- [Set exercise] Return all of the entries exactly as written.

::: Data shown :::

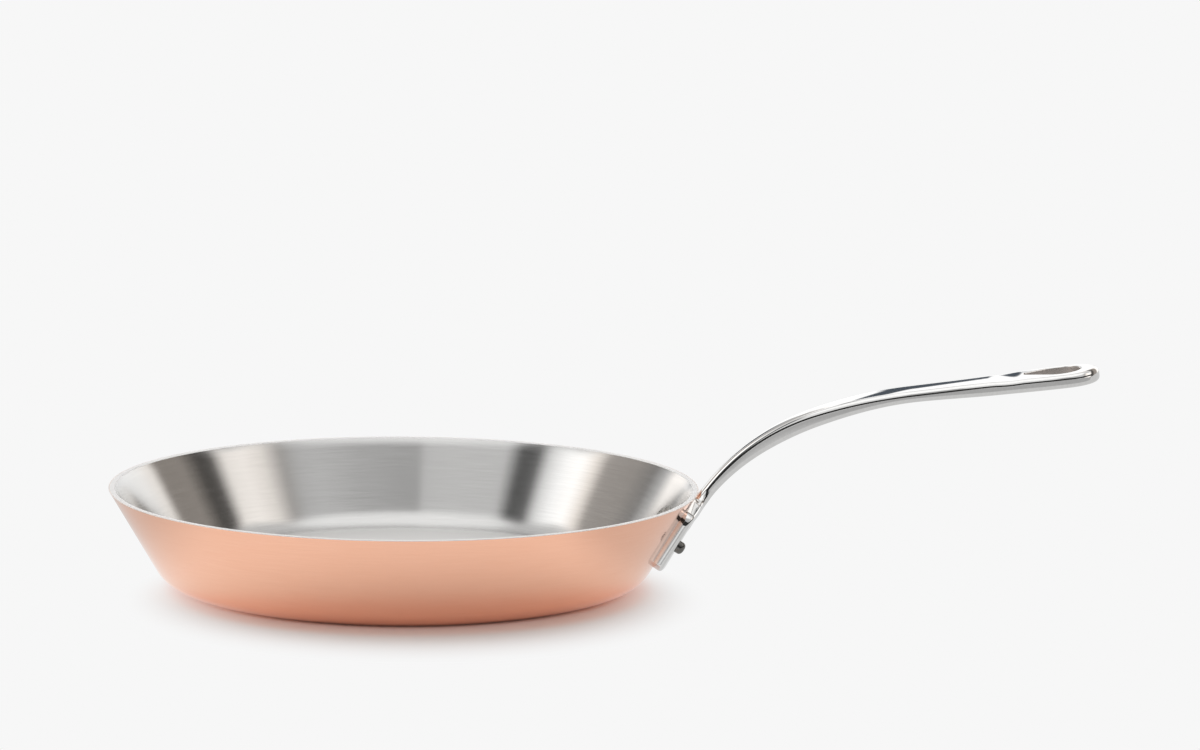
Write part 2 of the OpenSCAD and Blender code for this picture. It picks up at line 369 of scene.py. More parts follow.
def bar_thickness(s, y):
    """The bar's thickness. Beside the neck its foot is no thicker than the flange."""
    full = (
        TAIL_T + (NECK_T - TAIL_T) * step_up(-TAIL_L, 0, s)
        + (BEND_T - NECK_T) * step_up(0, BEND_FULL * BEND_L, s)
        + (WAIST_T - BEND_T) * step_up(BEND_FULL * BEND_L, GRIP_START, s)
        + (LOOP_T - WAIST_T) * step_up(GRIP_START, FLARE_START + FLARE_FULL * FLARE_L, s)
    )
    beside = step_up(*THIN_ASIDE, np.abs(y)) * (1 - step_up(*THIN_ALONG, s))
    return full - np.maximum(full - (FLANGE_T - NECK_GAP), 0) * beside


def slot_distance(u, y):
    """Distance to the slot's outline in the plane of the grip: two circles and their tangents."""
    span = SLOT_WIDE_AT - SLOT_TIP_AT
    sine = (SLOT_WIDE_R - SLOT_TIP_R) / span
    cosine = math.sqrt(1 - sine * sine)
    side = np.abs(y)
    back = SLOT_WIDE_AT - u
    along = back * cosine - side * sine
    tip = np.hypot(u - SLOT_TIP_AT, side) - SLOT_TIP_R
    wide = np.hypot(u - SLOT_WIDE_AT, side) - SLOT_WIDE_R
    middle = back * sine + side * cosine - SLOT_WIDE_R
    return np.where(along < 0, wide, np.where(along > span * cosine, tip, middle))


# Step over which the slope of the bar's side is measured
SIDE_STEP = 0.1


def bar_distance(x, y, z):
    s, n = bar_place(x, z)
    half = bar_half_width(s)
    slope = (bar_half_width(s + SIDE_STEP) - bar_half_width(s - SIDE_STEP)) / (2 * SIDE_STEP)
    side = np.where(
        s > LOOP_MID,
        np.hypot(s - LOOP_MID, y) - LOOP_R,
        (np.abs(y) - half) / np.sqrt(1 + slope * slope),
    )
    thick = bar_thickness(s, y)
    up = np.clip(2 * n / thick + 1, -1, 1)
    side = np.maximum(side - SIDE_SWELL * (1 - up * up), -(s + TAIL_L))
    across = np.clip(y / np.maximum(half, 1), -1, 1)
    rise = CROWN * np.minimum(1, half / CROWN_FULL) * (1 - across * across)
    to_slot = np.clip((GRIP_START + SLOT_TIP_AT - SLOT_TIP_R - s) / DIP_L, 0, 1)
    rise = rise - DIP * np.sin(math.pi * to_slot) ** 2
    slab = np.maximum(n - rise, -thick - n)
    bar = rounded_and(side, slab, BAR_EDGE_R)
    return rounded_and(bar, -slot_distance(s - GRIP_START, y), SLOT_EDGE_R)


FLANGE_HALF = flange_outline()


def flange_distance(x, y, z):
    """Distance to the flange, and distance out from the wall."""
    out = (np.hypot(x, y) - RIM_R) * math.cos(LEAN) - (z - PAN_H) * math.sin(LEAN)
    down = -(x - RIM_R) * math.sin(LEAN) - (z - PAN_H) * math.cos(LEAN)
    side = np.abs(y) * (1 - FLANGE_FAN * (out - FLANGE_T / 2) / RIM_R)
    side = side - FLANGE_SWELL * (1 - (2 * out / FLANGE_T - 1) ** 2)
    plate = rounded_and(polygon_distance(down, side, FLANGE_HALF), out - FLANGE_T, FLANGE_EDGE_R)
    return plate, out


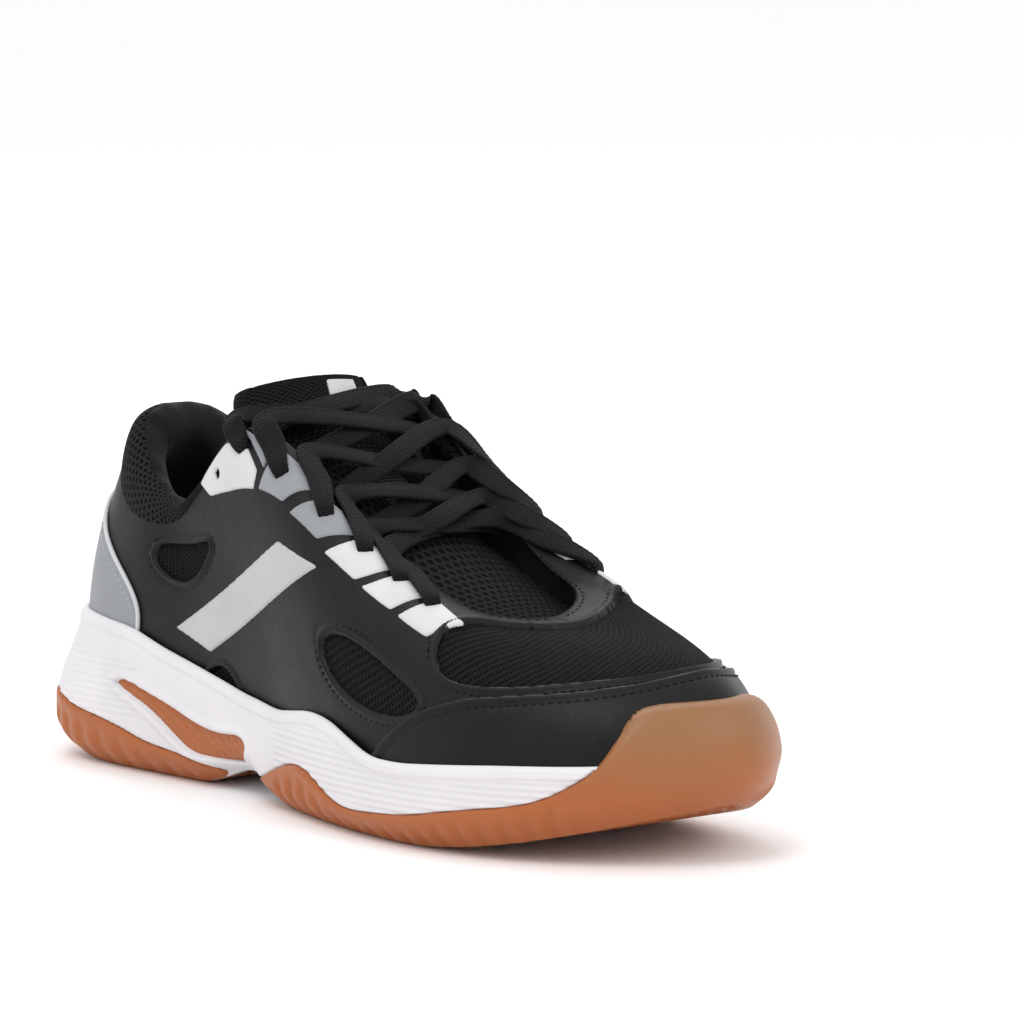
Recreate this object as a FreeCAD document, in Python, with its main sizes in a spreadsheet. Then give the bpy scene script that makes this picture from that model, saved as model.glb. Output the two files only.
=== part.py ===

:::

- [Solution]
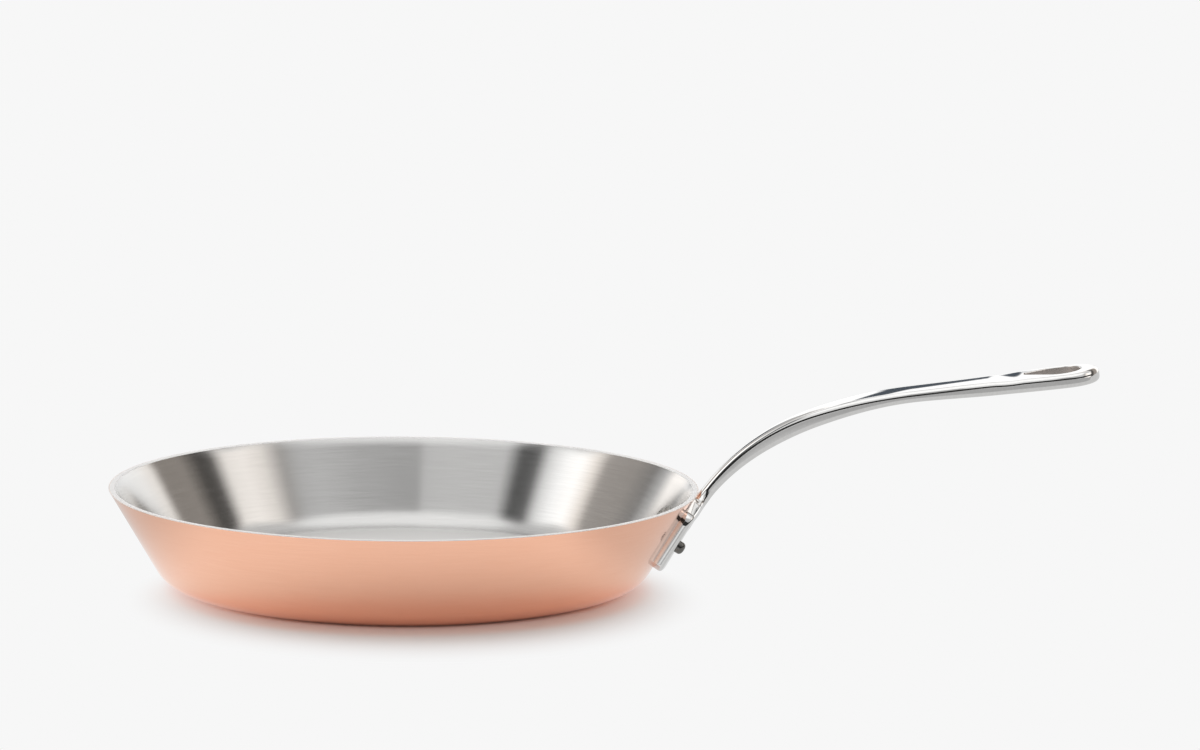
Write part 2 of the OpenSCAD and Blender code for this picture. It picks up at line 369 of scene.py. More parts follow.
def bar_thickness(s, y):
    """The bar's thickness. Beside the neck its foot is no thicker than the flange."""
    full = (
        TAIL_T + (NECK_T - TAIL_T) * step_up(-TAIL_L, 0, s)
        + (BEND_T - NECK_T) * step_up(0, BEND_FULL * BEND_L, s)
        + (WAIST_T - BEND_T) * step_up(BEND_FULL * BEND_L, GRIP_START, s)
        + (LOOP_T - WAIST_T) * step_up(GRIP_START, FLARE_START + FLARE_FULL * FLARE_L, s)
    )
    beside = step_up(*THIN_ASIDE, np.abs(y)) * (1 - step_up(*THIN_ALONG, s))
    return full - np.maximum(full - (FLANGE_T - NECK_GAP), 0) * beside


def slot_distance(u, y):
    """Distance to the slot's outline in the plane of the grip: two circles and their tangents."""
    span = SLOT_WIDE_AT - SLOT_TIP_AT
    sine = (SLOT_WIDE_R - SLOT_TIP_R) / span
    cosine = math.sqrt(1 - sine * sine)
    side = np.abs(y)
    back = SLOT_WIDE_AT - u
    along = back * cosine - side * sine
    tip = np.hypot(u - SLOT_TIP_AT, side) - SLOT_TIP_R
    wide = np.hypot(u - SLOT_WIDE_AT, side) - SLOT_WIDE_R
    middle = back * sine + side * cosine - SLOT_WIDE_R
    return np.where(along < 0, wide, np.where(along > span * cosine, tip, middle))


# Step over which the slope of the bar's side is measured
SIDE_STEP = 0.1


def bar_distance(x, y, z):
    s, n = bar_place(x, z)
    half = bar_half_width(s)
    slope = (bar_half_width(s + SIDE_STEP) - bar_half_width(s - SIDE_STEP)) / (2 * SIDE_STEP)
    side = np.where(
        s > LOOP_MID,
        np.hypot(s - LOOP_MID, y) - LOOP_R,
        (np.abs(y) - half) / np.sqrt(1 + slope * slope),
    )
    thick = bar_thickness(s, y)
    up = np.clip(2 * n / thick + 1, -1, 1)
    side = np.maximum(side - SIDE_SWELL * (1 - up * up), -(s + TAIL_L))
    across = np.clip(y / np.maximum(half, 1), -1, 1)
    rise = CROWN * np.minimum(1, half / CROWN_FULL) * (1 - across * across)
    to_slot = np.clip((GRIP_START + SLOT_TIP_AT - SLOT_TIP_R - s) / DIP_L, 0, 1)
    rise = rise - DIP * np.sin(math.pi * to_slot) ** 2
    slab = np.maximum(n - rise, -thick - n)
    bar = rounded_and(side, slab, BAR_EDGE_R)
    return rounded_and(bar, -slot_distance(s - GRIP_START, y), SLOT_EDGE_R)


FLANGE_HALF = flange_outline()


def flange_distance(x, y, z):
    """Distance to the flange, and distance out from the wall."""
    out = (np.hypot(x, y) - RIM_R) * math.cos(LEAN) - (z - PAN_H) * math.sin(LEAN)
    down = -(x - RIM_R) * math.sin(LEAN) - (z - PAN_H) * math.cos(LEAN)
    side = np.abs(y) * (1 - FLANGE_FAN * (out - FLANGE_T / 2) / RIM_R)
    side = side - FLANGE_SWELL * (1 - (2 * out / FLANGE_T - 1) ** 2)
    plate = rounded_and(polygon_distance(down, side, FLANGE_HALF), out - FLANGE_T, FLANGE_EDGE_R)
    return plate, out


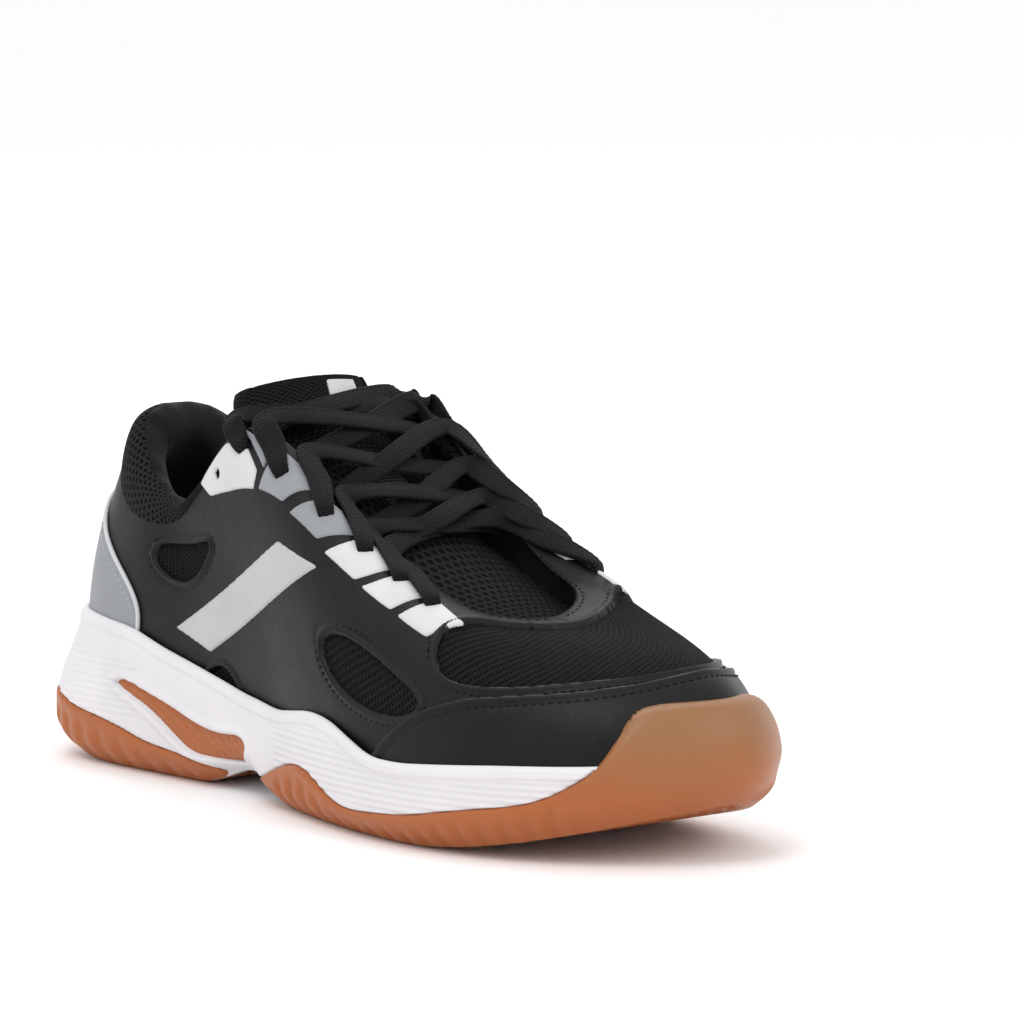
Recreate this object as a FreeCAD document, in Python, with its main sizes in a spreadsheet. Then give the bpy scene script that makes this picture from that model, saved as model.glb. Output the two files only.
=== part.py ===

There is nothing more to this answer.